[Stored data entries]
::::
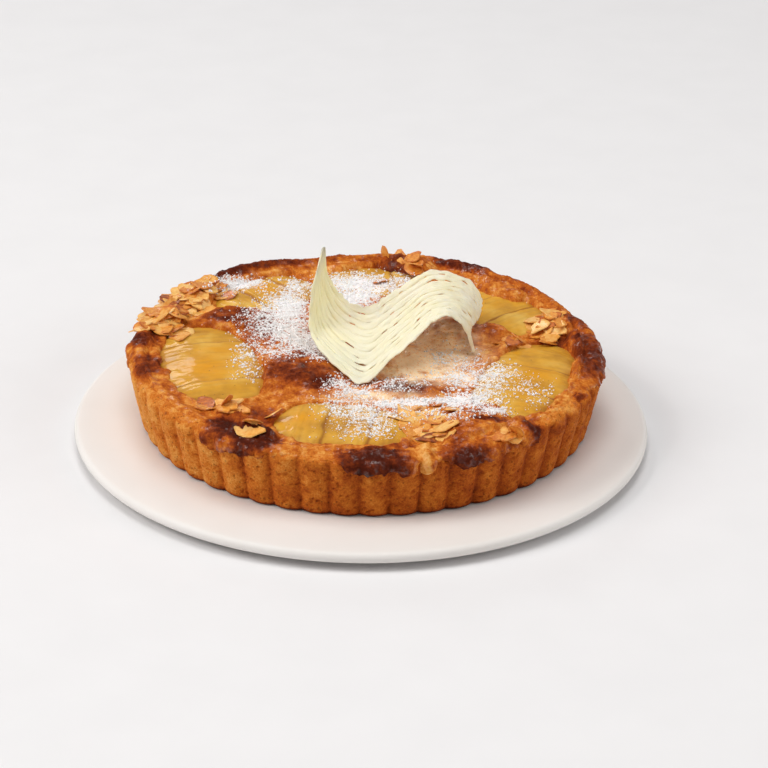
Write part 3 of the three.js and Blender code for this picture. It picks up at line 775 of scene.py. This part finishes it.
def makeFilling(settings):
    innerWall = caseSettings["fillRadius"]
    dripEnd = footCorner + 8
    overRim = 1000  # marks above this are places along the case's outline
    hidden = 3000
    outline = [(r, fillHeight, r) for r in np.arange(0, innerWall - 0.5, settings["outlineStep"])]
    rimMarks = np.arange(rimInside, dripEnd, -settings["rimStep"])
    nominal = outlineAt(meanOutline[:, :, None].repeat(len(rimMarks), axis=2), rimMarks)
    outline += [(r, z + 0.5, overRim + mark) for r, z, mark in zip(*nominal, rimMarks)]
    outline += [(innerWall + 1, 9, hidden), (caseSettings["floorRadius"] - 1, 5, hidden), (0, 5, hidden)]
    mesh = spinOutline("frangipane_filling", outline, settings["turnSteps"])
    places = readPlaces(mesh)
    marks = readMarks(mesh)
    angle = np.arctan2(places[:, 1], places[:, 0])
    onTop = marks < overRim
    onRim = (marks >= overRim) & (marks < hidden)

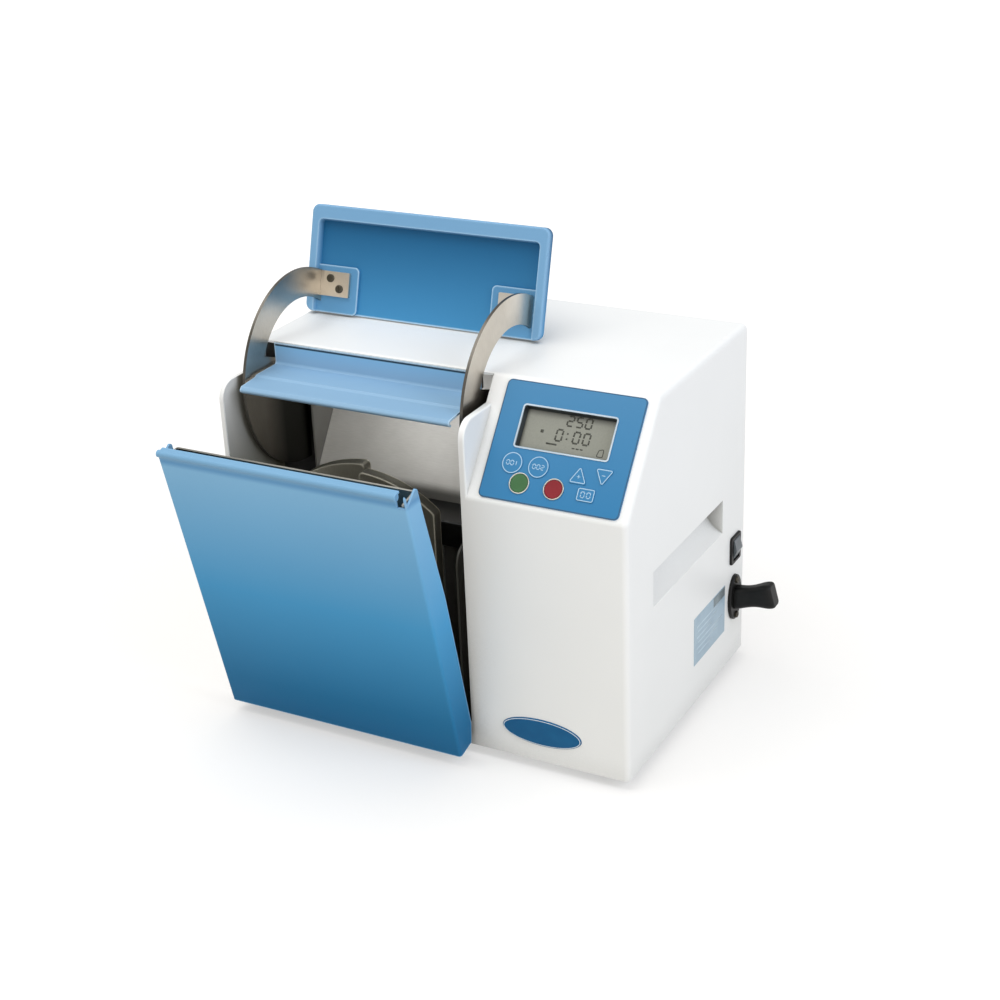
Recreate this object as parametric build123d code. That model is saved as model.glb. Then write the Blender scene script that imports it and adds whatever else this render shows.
::::
| Stated problem |
Output every entry shown above, exactly.

| Output for this task |
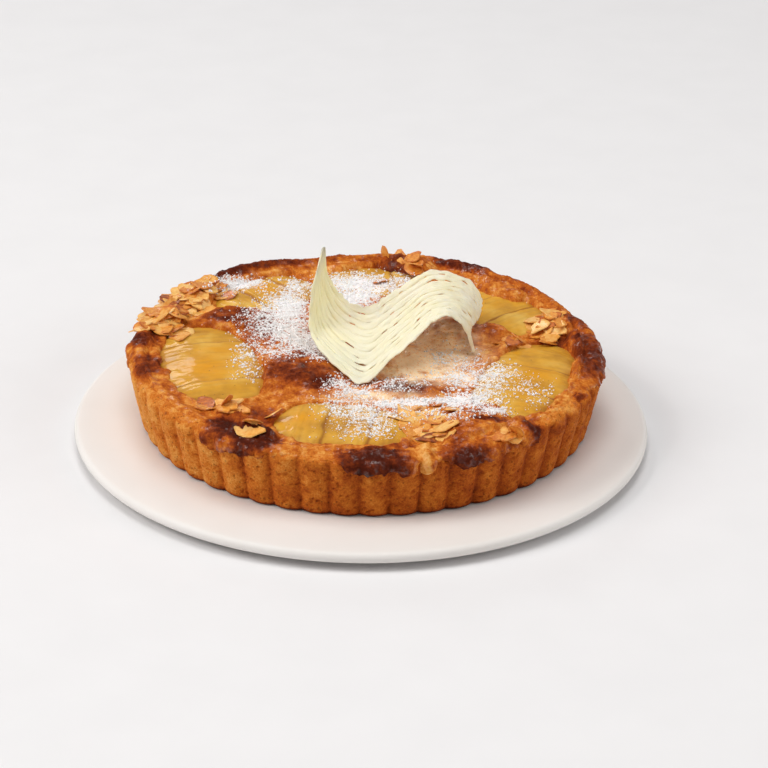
Write part 3 of the three.js and Blender code for this picture. It picks up at line 775 of scene.py. This part finishes it.
def makeFilling(settings):
    innerWall = caseSettings["fillRadius"]
    dripEnd = footCorner + 8
    overRim = 1000  # marks above this are places along the case's outline
    hidden = 3000
    outline = [(r, fillHeight, r) for r in np.arange(0, innerWall - 0.5, settings["outlineStep"])]
    rimMarks = np.arange(rimInside, dripEnd, -settings["rimStep"])
    nominal = outlineAt(meanOutline[:, :, None].repeat(len(rimMarks), axis=2), rimMarks)
    outline += [(r, z + 0.5, overRim + mark) for r, z, mark in zip(*nominal, rimMarks)]
    outline += [(innerWall + 1, 9, hidden), (caseSettings["floorRadius"] - 1, 5, hidden), (0, 5, hidden)]
    mesh = spinOutline("frangipane_filling", outline, settings["turnSteps"])
    places = readPlaces(mesh)
    marks = readMarks(mesh)
    angle = np.arctan2(places[:, 1], places[:, 0])
    onTop = marks < overRim
    onRim = (marks >= overRim) & (marks < hidden)

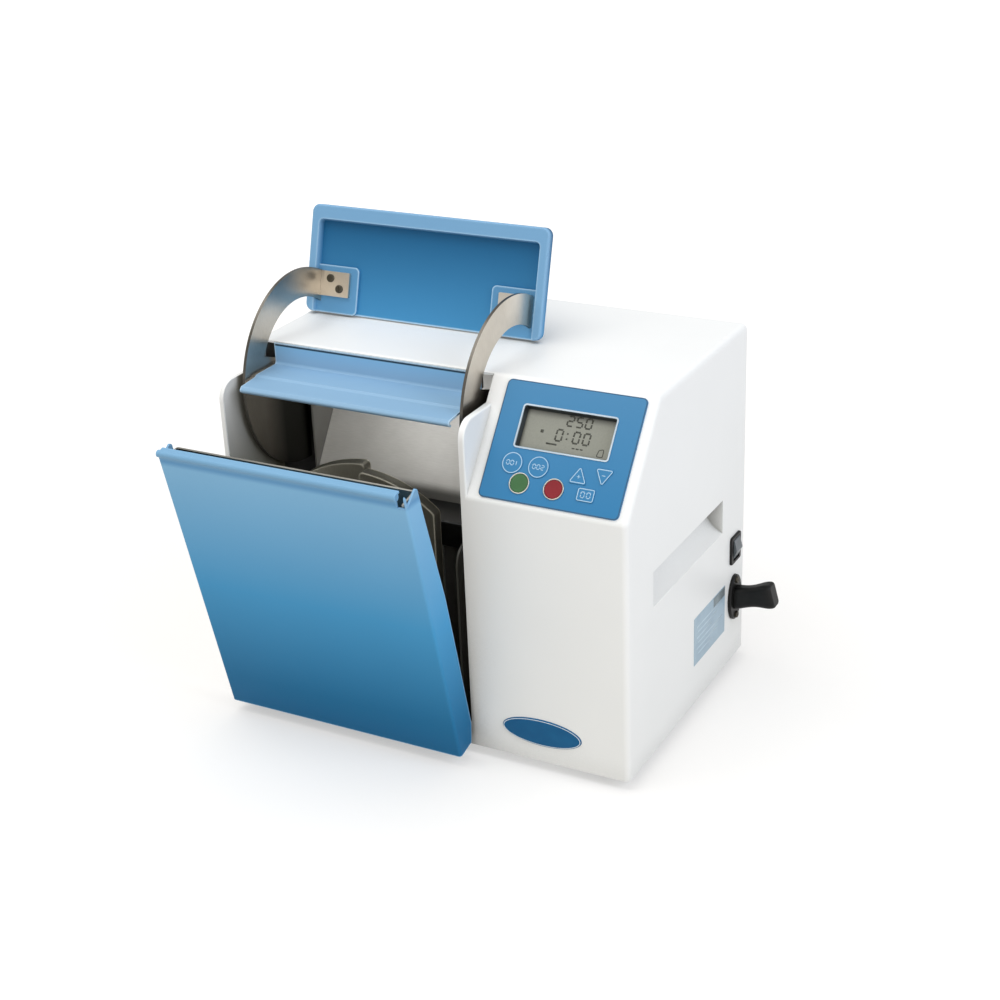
Recreate this object as parametric build123d code. That model is saved as model.glb. Then write the Blender scene script that imports it and adds whatever else this render shows.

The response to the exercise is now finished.